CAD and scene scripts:

>>>

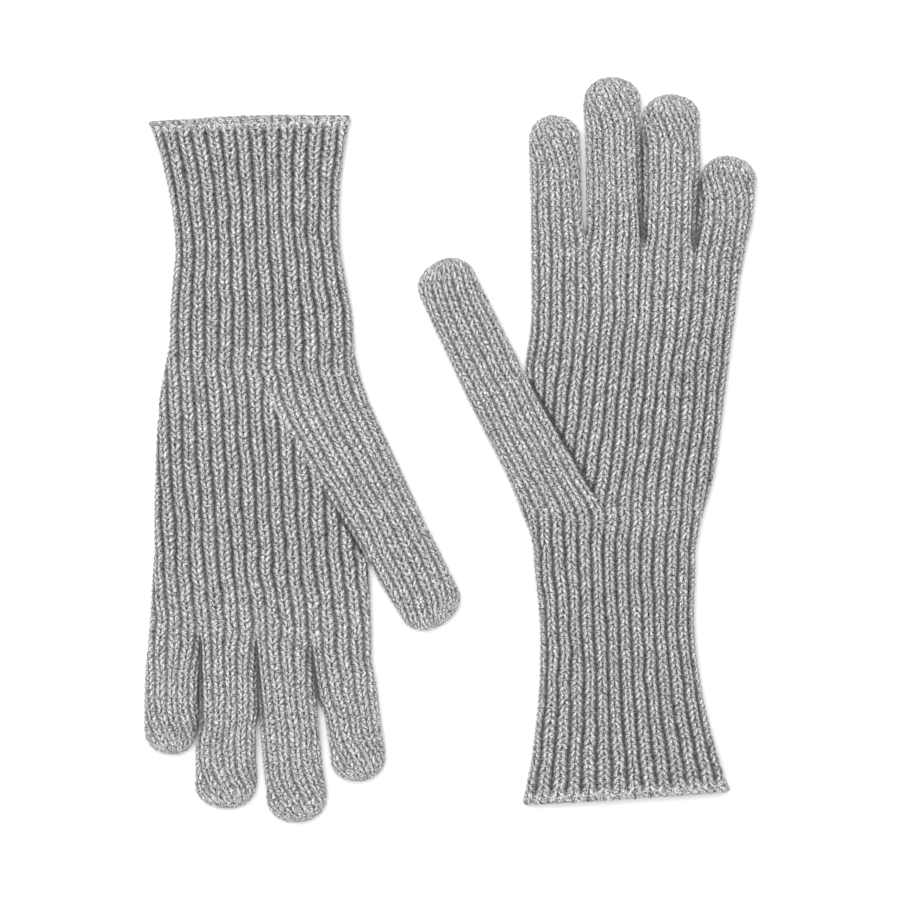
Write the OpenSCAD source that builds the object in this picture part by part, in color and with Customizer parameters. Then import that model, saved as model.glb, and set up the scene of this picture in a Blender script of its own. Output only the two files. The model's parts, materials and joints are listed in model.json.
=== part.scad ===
// A pair of long-cuffed ribbed wool gloves, lying side by side on a table.
// The left-hand glove lies palm up with its fingers to +Y, and the right-hand glove lies back up
// with its fingers to -Y. Each glove is drawn in its own frame first: the middle of its wrist is
// the origin, its fingers point to +Y and its thumb leans to -X. The pair's origin is the middle
// of its footprint, on the table.

/* [Fabric] */
// Thickness of the ribbed fabric
fabric = 2.6; // [2:0.1:3]
// Height of a cuff lying flat
cuff_height = 12; // [11:0.5:14]
// Height of the middle of a hand lying flat
hand_height = 13; // [12:0.5:15]
// Height of a finger or thumb lying flat
digit_height = 11.6; // [10.6:0.2:13]

/* [Cuffs] */
// Right cuff: length, mouth width, waist width, wrist width
right_cuff = [90, 85, 69, 77]; // [60:0.5:110]
// Left cuff: length, mouth width, waist width, wrist width
left_cuff = [106, 87, 65, 70]; // [60:0.5:110]
// Place of the waist from the wrist to the mouth: right, left
cuff_waist = [0.45, 0.35]; // [0.3:0.05:0.6]
// How far the mouth sits to the little finger's side of the wrist
cuff_drift = 5; // [-8:0.5:8]
// Length of the cast-on edge
edge_length = 4; // [3:0.5:6]
// How far the cast-on edge stands proud of the cuff
edge_proud = 0.6; // [0.2:0.1:1]

/* [Hands] */
// Right hand widths: at the gusset's point, mid palm, thumb crotch
right_palm = [82, 87, 90]; // [70:0.5:95]
// Left hand widths: at the gusset's point, mid palm, thumb crotch
left_palm = [74, 81, 84]; // [70:0.5:95]
// Distance from the wrist to the gusset's point
gusset_point = 16; // [10:1:24]
// Side place of the gusset's point: right, left
gusset_side = [2, -4.5]; // [-8:0.5:8]
// Distance from the wrist to the knuckle fold: right, left
knuckle_fold = [132, 133]; // [120:0.5:145]
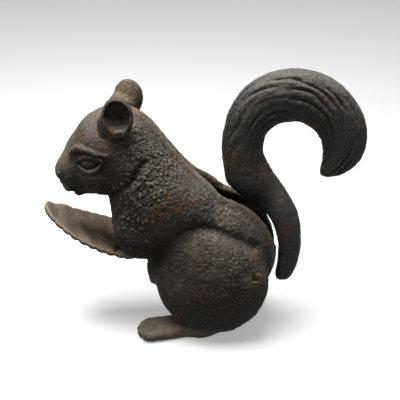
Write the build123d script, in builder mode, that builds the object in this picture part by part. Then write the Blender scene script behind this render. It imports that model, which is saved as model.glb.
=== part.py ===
"""Cast iron squirrel nutcracker: two hollow body halves closed round a tail lever.

Frame: millimetres, +Z up. The squirrel faces -X and its tail stands at +X. The seam
between the two halves is the plane Y = 0, and the left half is on the -Y side. The soles
stand on Z = 0, and X = 0 lies midway between the tips of the paws and the tail.
"""

import os
from math import cos, radians, sin, sqrt

from build123d import *

# ---------------------------------------------------------------- walls and clearances
wall = 3.6  # thickness of the cast body halves
running_clearance = 0.08  # radial, hub bore round the pivot pin
side_clearance = 0.4  # between the hub faces and the pivot bosses
web_clearance = 1.0  # each side of the web in the back slot
paw_clearance = 0.8  # each side of the paw tray between the sleeves
forearm_clearance = 1.0  # each side of the forearm in the belly
end_clearance = 0.3  # at each end of the captive pivot pin

# ---------------------------------------------------------------- rounded body forms
# Each form is an ellipsoid: its centre, its half sizes, and its tilt about Y in degrees.
rump_centre, rump_radii, rump_tilt = (8, 0, 50), (37, 24, 38), 0
torso_centre, torso_radii, torso_tilt = (-23.7, 0, 89.3), (22.4, 22, 36), -41
chest_centre, chest_radii, chest_tilt = (-32, 0, 73), (17, 17, 20), 0
neck_centre, neck_radii, neck_tilt = (-37, 0, 109.5), (19.5, 18.5, 26), -30
back_centre, back_radii, back_tilt = (-5, 0, 80), (18.5, 19, 17), 0
skull_centre, skull_radii, skull_tilt = (-45.5, 0, 113.5), (20, 18, 18.8), 0
face_centre, face_radii, face_tilt = (-59, 0, 106), (12.5, 12.5, 13.5), 0
jaw_centre, jaw_radii, jaw_tilt = (-55, 0, 98.6), (15, 13, 13.0), 0
muzzle_centre, muzzle_radii, muzzle_tilt = (-62, 0, 97.0), (15.6, 11, 12.3), 0
haunch_centre, haunch_radii, haunch_tilt = (9.5, 14.5, 37.5), (31.5, 14.5, 34), 0
belly_centre, belly_radii, belly_tilt = (-9, 8, 42), (19.5, 10, 17), 0
arm_centre, arm_radii, arm_tilt = (-24, 12.5, 72), (20, 10, 20), 0
forearm_centre, forearm_radii, forearm_tilt = (-31.5, 13, 63.5), (14, 8.8, 12), 0
shoulder_centre, shoulder_radii, shoulder_tilt = (-19, 9.5, 84), (16.5, 13, 17.5), 0

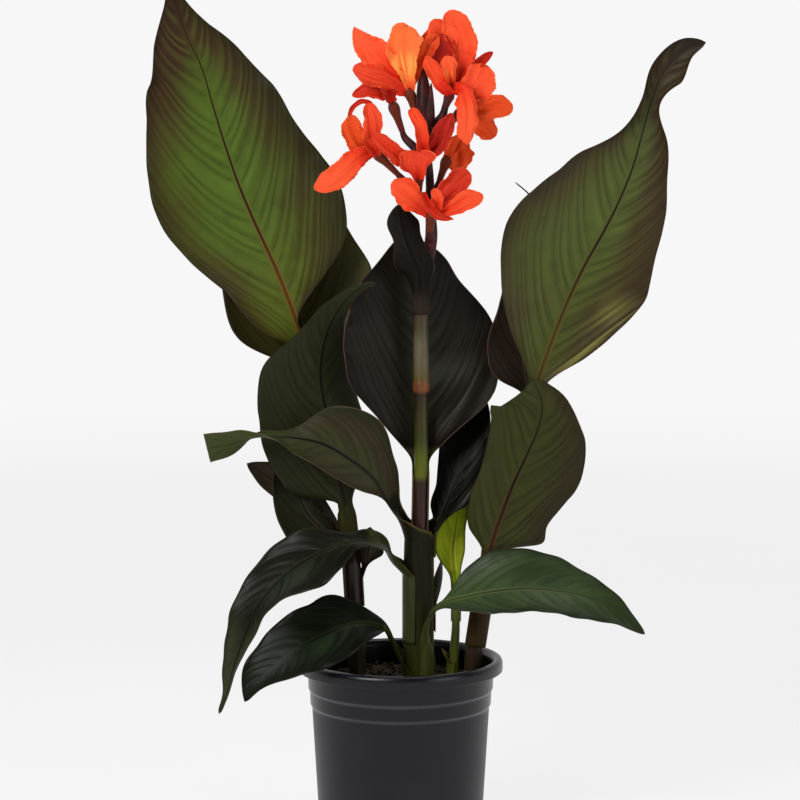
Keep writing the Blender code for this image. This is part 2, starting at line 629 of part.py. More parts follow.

<<<

= Directive =
Can you restate every record above word for word?

= Task answer =
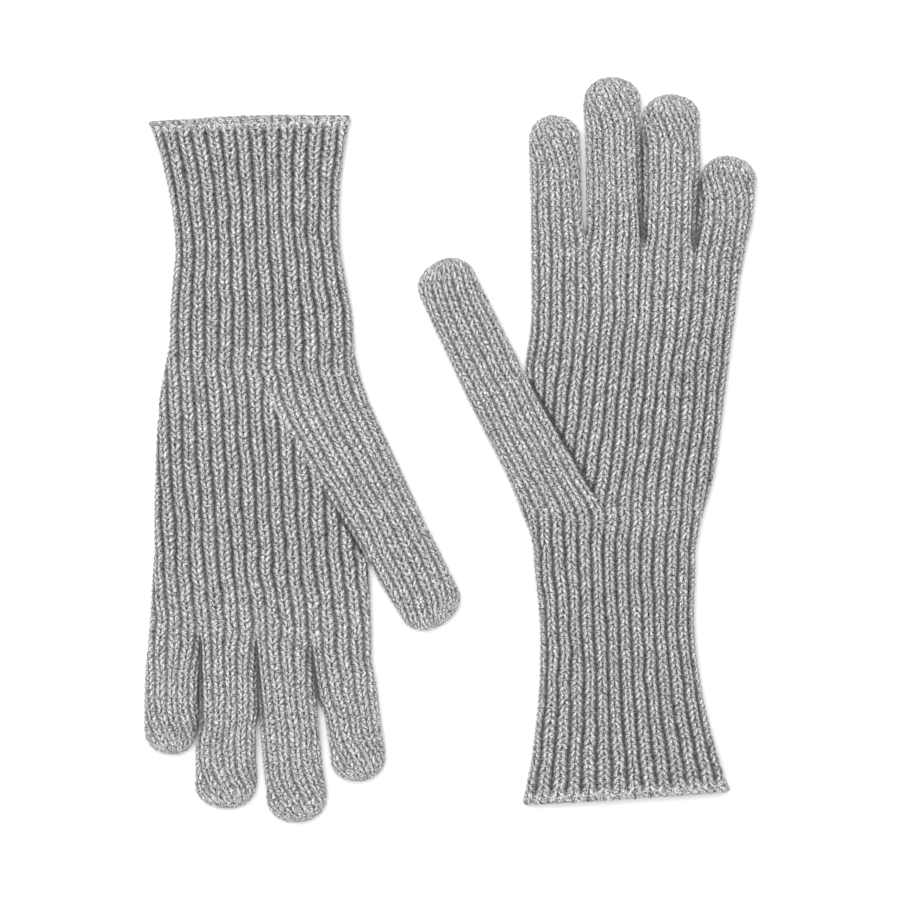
Write the OpenSCAD source that builds the object in this picture part by part, in color and with Customizer parameters. Then import that model, saved as model.glb, and set up the scene of this picture in a Blender script of its own. Output only the two files. The model's parts, materials and joints are listed in model.json.
=== part.scad ===
// A pair of long-cuffed ribbed wool gloves, lying side by side on a table.
// The left-hand glove lies palm up with its fingers to +Y, and the right-hand glove lies back up
// with its fingers to -Y. Each glove is drawn in its own frame first: the middle of its wrist is
// the origin, its fingers point to +Y and its thumb leans to -X. The pair's origin is the middle
// of its footprint, on the table.

/* [Fabric] */
// Thickness of the ribbed fabric
fabric = 2.6; // [2:0.1:3]
// Height of a cuff lying flat
cuff_height = 12; // [11:0.5:14]
// Height of the middle of a hand lying flat
hand_height = 13; // [12:0.5:15]
// Height of a finger or thumb lying flat
digit_height = 11.6; // [10.6:0.2:13]

/* [Cuffs] */
// Right cuff: length, mouth width, waist width, wrist width
right_cuff = [90, 85, 69, 77]; // [60:0.5:110]
// Left cuff: length, mouth width, waist width, wrist width
left_cuff = [106, 87, 65, 70]; // [60:0.5:110]
// Place of the waist from the wrist to the mouth: right, left
cuff_waist = [0.45, 0.35]; // [0.3:0.05:0.6]
// How far the mouth sits to the little finger's side of the wrist
cuff_drift = 5; // [-8:0.5:8]
// Length of the cast-on edge
edge_length = 4; // [3:0.5:6]
// How far the cast-on edge stands proud of the cuff
edge_proud = 0.6; // [0.2:0.1:1]

/* [Hands] */
// Right hand widths: at the gusset's point, mid palm, thumb crotch
right_palm = [82, 87, 90]; // [70:0.5:95]
// Left hand widths: at the gusset's point, mid palm, thumb crotch
left_palm = [74, 81, 84]; // [70:0.5:95]
// Distance from the wrist to the gusset's point
gusset_point = 16; // [10:1:24]
// Side place of the gusset's point: right, left
gusset_side = [2, -4.5]; // [-8:0.5:8]
// Distance from the wrist to the knuckle fold: right, left
knuckle_fold = [132, 133]; // [120:0.5:145]
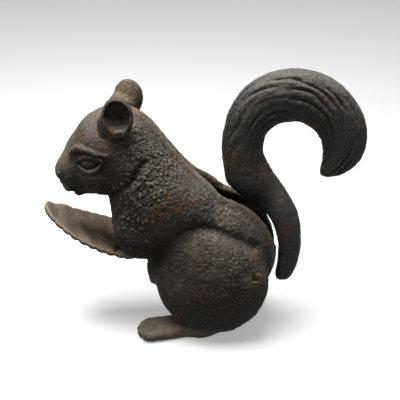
Write the build123d script, in builder mode, that builds the object in this picture part by part. Then write the Blender scene script behind this render. It imports that model, which is saved as model.glb.
=== part.py ===
"""Cast iron squirrel nutcracker: two hollow body halves closed round a tail lever.

Frame: millimetres, +Z up. The squirrel faces -X and its tail stands at +X. The seam
between the two halves is the plane Y = 0, and the left half is on the -Y side. The soles
stand on Z = 0, and X = 0 lies midway between the tips of the paws and the tail.
"""

import os
from math import cos, radians, sin, sqrt

from build123d import *

# ---------------------------------------------------------------- walls and clearances
wall = 3.6  # thickness of the cast body halves
running_clearance = 0.08  # radial, hub bore round the pivot pin
side_clearance = 0.4  # between the hub faces and the pivot bosses
web_clearance = 1.0  # each side of the web in the back slot
paw_clearance = 0.8  # each side of the paw tray between the sleeves
forearm_clearance = 1.0  # each side of the forearm in the belly
end_clearance = 0.3  # at each end of the captive pivot pin

# ---------------------------------------------------------------- rounded body forms
# Each form is an ellipsoid: its centre, its half sizes, and its tilt about Y in degrees.
rump_centre, rump_radii, rump_tilt = (8, 0, 50), (37, 24, 38), 0
torso_centre, torso_radii, torso_tilt = (-23.7, 0, 89.3), (22.4, 22, 36), -41
chest_centre, chest_radii, chest_tilt = (-32, 0, 73), (17, 17, 20), 0
neck_centre, neck_radii, neck_tilt = (-37, 0, 109.5), (19.5, 18.5, 26), -30
back_centre, back_radii, back_tilt = (-5, 0, 80), (18.5, 19, 17), 0
skull_centre, skull_radii, skull_tilt = (-45.5, 0, 113.5), (20, 18, 18.8), 0
face_centre, face_radii, face_tilt = (-59, 0, 106), (12.5, 12.5, 13.5), 0
jaw_centre, jaw_radii, jaw_tilt = (-55, 0, 98.6), (15, 13, 13.0), 0
muzzle_centre, muzzle_radii, muzzle_tilt = (-62, 0, 97.0), (15.6, 11, 12.3), 0
haunch_centre, haunch_radii, haunch_tilt = (9.5, 14.5, 37.5), (31.5, 14.5, 34), 0
belly_centre, belly_radii, belly_tilt = (-9, 8, 42), (19.5, 10, 17), 0
arm_centre, arm_radii, arm_tilt = (-24, 12.5, 72), (20, 10, 20), 0
forearm_centre, forearm_radii, forearm_tilt = (-31.5, 13, 63.5), (14, 8.8, 12), 0
shoulder_centre, shoulder_radii, shoulder_tilt = (-19, 9.5, 84), (16.5, 13, 17.5), 0

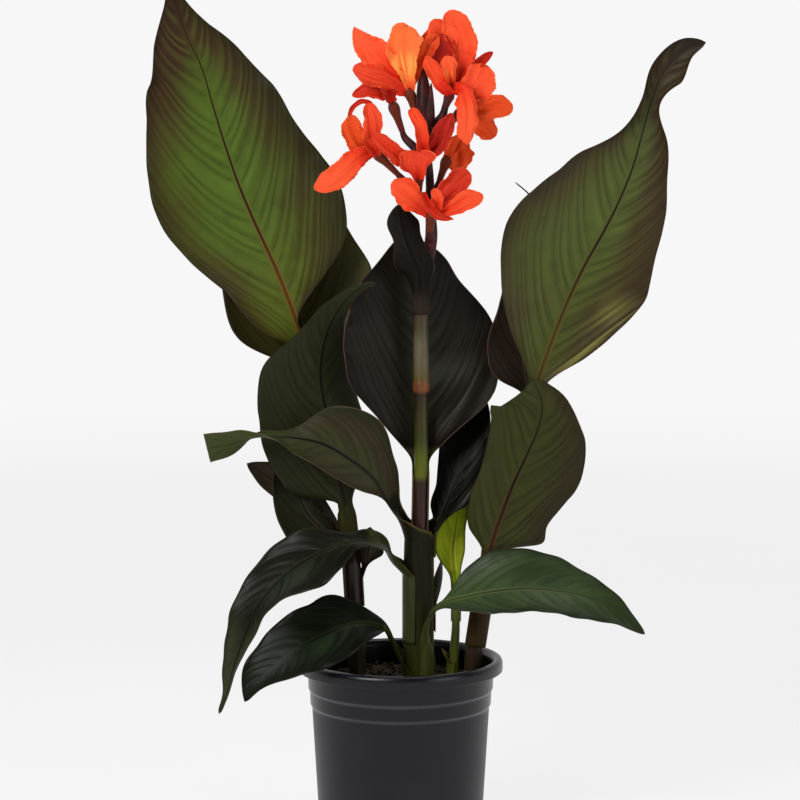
Keep writing the Blender code for this image. This is part 2, starting at line 629 of part.py. More parts follow.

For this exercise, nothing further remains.